Material for this task
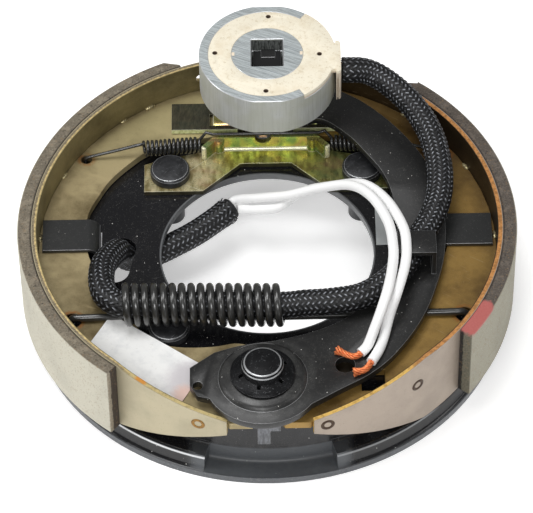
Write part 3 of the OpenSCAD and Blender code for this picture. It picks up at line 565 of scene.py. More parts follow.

...

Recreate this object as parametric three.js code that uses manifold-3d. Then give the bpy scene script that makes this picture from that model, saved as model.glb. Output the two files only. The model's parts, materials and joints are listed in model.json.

--

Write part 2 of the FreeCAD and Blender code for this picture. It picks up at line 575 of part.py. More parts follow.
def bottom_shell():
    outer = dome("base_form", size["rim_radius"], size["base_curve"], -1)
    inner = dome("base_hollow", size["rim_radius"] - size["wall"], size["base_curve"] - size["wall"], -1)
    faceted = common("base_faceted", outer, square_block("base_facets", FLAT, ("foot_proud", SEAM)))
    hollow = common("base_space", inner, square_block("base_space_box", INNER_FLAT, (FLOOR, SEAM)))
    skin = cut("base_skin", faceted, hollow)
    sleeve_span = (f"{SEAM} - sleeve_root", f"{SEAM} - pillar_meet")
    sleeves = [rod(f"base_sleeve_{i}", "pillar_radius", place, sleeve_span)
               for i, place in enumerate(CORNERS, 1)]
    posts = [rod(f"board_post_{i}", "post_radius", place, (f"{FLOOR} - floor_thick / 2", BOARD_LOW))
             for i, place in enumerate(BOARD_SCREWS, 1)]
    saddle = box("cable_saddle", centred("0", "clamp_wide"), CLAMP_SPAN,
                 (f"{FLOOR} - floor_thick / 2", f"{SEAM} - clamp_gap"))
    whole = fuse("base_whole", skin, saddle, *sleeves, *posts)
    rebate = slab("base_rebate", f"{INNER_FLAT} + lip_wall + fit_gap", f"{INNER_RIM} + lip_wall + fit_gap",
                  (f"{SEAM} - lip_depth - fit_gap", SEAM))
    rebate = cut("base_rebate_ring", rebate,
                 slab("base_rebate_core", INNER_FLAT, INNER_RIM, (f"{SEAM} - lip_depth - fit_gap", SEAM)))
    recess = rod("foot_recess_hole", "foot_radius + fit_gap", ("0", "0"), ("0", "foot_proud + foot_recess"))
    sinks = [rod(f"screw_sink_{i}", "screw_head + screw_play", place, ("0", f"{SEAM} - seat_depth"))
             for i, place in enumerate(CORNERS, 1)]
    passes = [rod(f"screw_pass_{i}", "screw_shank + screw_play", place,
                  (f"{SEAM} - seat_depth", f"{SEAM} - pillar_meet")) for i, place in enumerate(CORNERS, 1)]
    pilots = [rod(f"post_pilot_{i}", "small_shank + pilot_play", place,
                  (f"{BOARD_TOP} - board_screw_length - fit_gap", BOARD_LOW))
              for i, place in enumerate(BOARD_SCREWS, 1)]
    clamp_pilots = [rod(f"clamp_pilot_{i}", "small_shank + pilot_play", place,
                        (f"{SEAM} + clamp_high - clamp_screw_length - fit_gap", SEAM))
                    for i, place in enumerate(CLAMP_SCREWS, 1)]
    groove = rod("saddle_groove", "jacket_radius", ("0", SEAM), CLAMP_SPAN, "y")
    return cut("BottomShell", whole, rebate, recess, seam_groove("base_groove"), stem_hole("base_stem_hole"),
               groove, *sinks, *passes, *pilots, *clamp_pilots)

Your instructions
Check every line in the material above for the string "picks", then give only the number of lines that have it.

Written response
2